Oder schimmert hinter dieser Vorstellung eines gleichen Rechts für alle nicht die Vorstellung von Gleichmacherei und Paternalismus? Könnte man auf die vorgeschlagene Weise dann nicht auch eine konkrete Regierungsform oder ein Familienideal deduzieren? Oder, fundamentaler, ist eine solche Entdeckungs-Idee des Rechts ohnehin vergeblich, weil Recht nicht gefunden, sondern erfunden werden muss? Spricht etwa für die Konventionalität des Rechts, dass die (rechtsethische) Beurteilung von Sachverhalten sich über die Zeit zu wandeln scheint – konkret: wenn das, was gestern Recht war, heute rückwirkend als unerträgliches Unrecht angesehen wird?
Eine gewisse Bedürfnisorientierung des Rechts könnte vielleicht unter der Annahme plausibel sein, dass in Bereichen asymmetrischer Machtverhältnisse oder Mittelarmut eine wirkliche rechtliche Freiheit nur dann gegeben ist, wenn (außerrechtliche) Ungleichheit kompensiert wird. Als Ausprägungen dieses Gedankens könnte man das Verbraucherrecht oder das Sozialrecht interpretieren. Stellt hier das Bedürfnis nach Anerkennung als Person Anforderungen an das Recht?

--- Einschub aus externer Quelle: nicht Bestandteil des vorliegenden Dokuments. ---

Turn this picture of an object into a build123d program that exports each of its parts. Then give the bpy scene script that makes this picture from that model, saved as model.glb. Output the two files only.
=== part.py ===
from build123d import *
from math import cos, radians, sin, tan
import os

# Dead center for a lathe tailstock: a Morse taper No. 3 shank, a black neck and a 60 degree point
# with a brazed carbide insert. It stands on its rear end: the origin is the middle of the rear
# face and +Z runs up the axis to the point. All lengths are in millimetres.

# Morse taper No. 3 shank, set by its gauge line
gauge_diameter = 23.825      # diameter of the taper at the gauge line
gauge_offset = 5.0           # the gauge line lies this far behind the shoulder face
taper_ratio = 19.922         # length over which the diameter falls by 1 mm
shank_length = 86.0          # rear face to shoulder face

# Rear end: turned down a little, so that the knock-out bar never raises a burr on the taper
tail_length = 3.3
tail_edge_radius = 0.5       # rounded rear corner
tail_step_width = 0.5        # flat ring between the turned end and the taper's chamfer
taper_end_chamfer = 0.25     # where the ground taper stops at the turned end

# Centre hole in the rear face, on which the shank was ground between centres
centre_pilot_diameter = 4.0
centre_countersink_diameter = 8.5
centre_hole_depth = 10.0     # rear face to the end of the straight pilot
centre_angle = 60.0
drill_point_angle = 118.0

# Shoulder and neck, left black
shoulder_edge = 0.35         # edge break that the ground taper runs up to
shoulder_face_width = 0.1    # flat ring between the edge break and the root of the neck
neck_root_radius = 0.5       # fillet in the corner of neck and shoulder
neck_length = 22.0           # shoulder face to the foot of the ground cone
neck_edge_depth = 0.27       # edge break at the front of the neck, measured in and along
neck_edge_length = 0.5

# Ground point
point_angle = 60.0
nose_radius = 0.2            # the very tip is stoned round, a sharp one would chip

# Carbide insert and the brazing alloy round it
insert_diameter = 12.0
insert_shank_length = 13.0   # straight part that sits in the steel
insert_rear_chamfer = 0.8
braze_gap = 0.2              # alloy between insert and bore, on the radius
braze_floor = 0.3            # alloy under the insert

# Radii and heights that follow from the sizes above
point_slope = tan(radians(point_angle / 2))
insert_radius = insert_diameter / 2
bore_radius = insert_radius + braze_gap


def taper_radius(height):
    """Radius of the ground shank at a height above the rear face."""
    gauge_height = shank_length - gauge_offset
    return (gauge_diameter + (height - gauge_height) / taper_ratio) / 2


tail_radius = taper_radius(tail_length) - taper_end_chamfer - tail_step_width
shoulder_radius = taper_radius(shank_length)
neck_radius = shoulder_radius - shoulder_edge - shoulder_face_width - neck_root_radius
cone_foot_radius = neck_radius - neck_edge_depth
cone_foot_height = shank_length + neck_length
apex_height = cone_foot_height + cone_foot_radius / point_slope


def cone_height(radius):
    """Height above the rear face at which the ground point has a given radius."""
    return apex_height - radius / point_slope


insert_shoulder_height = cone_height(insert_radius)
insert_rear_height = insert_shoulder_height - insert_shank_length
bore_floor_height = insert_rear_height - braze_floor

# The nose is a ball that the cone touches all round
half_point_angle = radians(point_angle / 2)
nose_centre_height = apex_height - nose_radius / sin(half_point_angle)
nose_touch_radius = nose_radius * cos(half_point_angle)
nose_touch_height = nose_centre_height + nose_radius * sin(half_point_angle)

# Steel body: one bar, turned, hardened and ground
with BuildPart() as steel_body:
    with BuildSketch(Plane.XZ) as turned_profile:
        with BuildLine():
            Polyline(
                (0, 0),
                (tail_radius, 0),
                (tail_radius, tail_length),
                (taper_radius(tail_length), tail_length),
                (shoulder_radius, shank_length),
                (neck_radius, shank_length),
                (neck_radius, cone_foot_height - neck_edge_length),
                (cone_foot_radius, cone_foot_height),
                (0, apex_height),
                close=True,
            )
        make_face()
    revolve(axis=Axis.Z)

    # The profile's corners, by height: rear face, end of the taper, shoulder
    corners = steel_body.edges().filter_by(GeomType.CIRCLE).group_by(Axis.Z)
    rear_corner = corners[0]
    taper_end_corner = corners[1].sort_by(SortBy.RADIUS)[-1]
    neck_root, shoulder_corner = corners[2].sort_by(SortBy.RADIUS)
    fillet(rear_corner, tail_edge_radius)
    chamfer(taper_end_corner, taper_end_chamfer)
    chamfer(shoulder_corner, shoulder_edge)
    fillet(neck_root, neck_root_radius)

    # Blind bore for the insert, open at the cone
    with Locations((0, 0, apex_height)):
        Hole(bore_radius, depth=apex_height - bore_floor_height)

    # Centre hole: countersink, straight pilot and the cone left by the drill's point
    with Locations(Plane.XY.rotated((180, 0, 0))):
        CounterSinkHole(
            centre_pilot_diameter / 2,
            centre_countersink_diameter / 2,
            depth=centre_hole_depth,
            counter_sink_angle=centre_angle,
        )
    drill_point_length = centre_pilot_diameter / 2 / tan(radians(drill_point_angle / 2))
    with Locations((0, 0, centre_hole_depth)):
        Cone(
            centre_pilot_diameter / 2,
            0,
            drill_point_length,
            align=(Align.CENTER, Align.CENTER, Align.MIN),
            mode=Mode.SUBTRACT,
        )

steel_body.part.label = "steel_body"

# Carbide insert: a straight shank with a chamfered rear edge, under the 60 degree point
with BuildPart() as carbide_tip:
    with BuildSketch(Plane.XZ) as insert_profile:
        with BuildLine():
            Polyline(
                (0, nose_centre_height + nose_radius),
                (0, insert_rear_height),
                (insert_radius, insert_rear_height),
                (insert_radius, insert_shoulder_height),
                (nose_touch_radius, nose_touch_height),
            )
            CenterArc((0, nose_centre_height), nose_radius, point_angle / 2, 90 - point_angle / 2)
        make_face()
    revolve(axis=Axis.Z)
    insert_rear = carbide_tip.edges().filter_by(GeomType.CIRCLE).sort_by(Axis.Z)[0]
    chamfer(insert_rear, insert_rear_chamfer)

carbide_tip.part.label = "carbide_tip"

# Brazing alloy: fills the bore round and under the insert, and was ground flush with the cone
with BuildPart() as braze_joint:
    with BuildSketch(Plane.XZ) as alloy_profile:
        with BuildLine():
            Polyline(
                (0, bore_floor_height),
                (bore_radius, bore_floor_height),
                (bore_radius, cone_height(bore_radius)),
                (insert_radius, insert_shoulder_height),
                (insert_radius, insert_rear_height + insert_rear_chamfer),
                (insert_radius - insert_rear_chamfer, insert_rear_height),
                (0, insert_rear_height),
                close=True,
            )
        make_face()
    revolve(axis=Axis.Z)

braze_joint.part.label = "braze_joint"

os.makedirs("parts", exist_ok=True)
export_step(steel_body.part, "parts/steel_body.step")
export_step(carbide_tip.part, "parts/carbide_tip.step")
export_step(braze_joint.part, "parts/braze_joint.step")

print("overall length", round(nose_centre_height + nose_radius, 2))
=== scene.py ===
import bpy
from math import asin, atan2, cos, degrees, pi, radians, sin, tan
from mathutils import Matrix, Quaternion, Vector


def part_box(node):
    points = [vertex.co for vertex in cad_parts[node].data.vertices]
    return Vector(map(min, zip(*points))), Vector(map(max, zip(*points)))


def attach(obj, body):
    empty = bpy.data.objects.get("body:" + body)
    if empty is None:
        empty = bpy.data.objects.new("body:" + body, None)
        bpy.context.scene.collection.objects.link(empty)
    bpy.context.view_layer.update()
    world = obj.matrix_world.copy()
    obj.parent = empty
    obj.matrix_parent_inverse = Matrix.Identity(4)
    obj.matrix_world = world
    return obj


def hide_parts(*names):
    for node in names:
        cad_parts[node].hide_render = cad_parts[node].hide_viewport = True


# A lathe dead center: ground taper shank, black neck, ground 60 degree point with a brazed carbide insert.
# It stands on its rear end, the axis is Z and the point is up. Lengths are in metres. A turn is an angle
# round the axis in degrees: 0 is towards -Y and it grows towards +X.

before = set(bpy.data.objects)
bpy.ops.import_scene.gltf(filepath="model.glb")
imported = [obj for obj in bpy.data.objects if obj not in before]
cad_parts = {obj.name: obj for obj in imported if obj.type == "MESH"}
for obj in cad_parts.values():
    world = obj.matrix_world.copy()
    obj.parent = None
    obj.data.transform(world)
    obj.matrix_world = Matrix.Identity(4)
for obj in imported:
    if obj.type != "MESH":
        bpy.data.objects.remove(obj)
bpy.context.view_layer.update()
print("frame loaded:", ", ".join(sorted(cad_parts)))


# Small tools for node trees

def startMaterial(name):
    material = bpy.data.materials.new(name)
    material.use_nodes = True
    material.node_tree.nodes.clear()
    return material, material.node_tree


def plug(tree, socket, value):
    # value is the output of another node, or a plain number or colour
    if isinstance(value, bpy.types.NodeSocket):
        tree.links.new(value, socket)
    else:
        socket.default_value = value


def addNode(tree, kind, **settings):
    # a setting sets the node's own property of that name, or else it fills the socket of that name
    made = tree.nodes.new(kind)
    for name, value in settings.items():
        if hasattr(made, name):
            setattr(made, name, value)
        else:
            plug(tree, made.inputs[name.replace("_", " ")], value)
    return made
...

Oder aber ist das Verhältnis des Rechts zu der Natur der Menschen ein Umgekehrtes: Führen die ungezügelten Bedürfnisse zu Konflikten und die daraus resultierende schmerzliche Erfahrung dann zum einzäumenden Recht, weil die Akteure sicher leben wollen? Ist der Grund des Rechts nicht die Orientierung an den Bedürfnissen, sondern deren Einhegung? Kann man bei dieser Sichtweise das Recht noch als „choosing system“ sehen, als freiheitsermöglichend?
Die interdisziplinäre Jahrestagung des jfr soll diese (und damit verwandte) Fragen einerseits in ihrer theoretischen Dimension als genuin (rechts-)philosophische Probleme und andererseits in ihren praktischen Auswirkungen als juristische Gegenwartsprobleme bestehender Rechtsordnungen behandeln. In jedem Fall sollte dabei aber ein Bezug zum Recht erkennbar sein. Die Veranstaltung richtet sich vor allem an Doktorand(inn)en und Post-Doktorand(inn)en der Fächer Rechtswissenschaft, Philosophie, Politische Theorie und Soziologie. Wir würden uns zudem freuen, wenn sich Wissenschaftler(innen) aus dem Ausland beteiligen würden.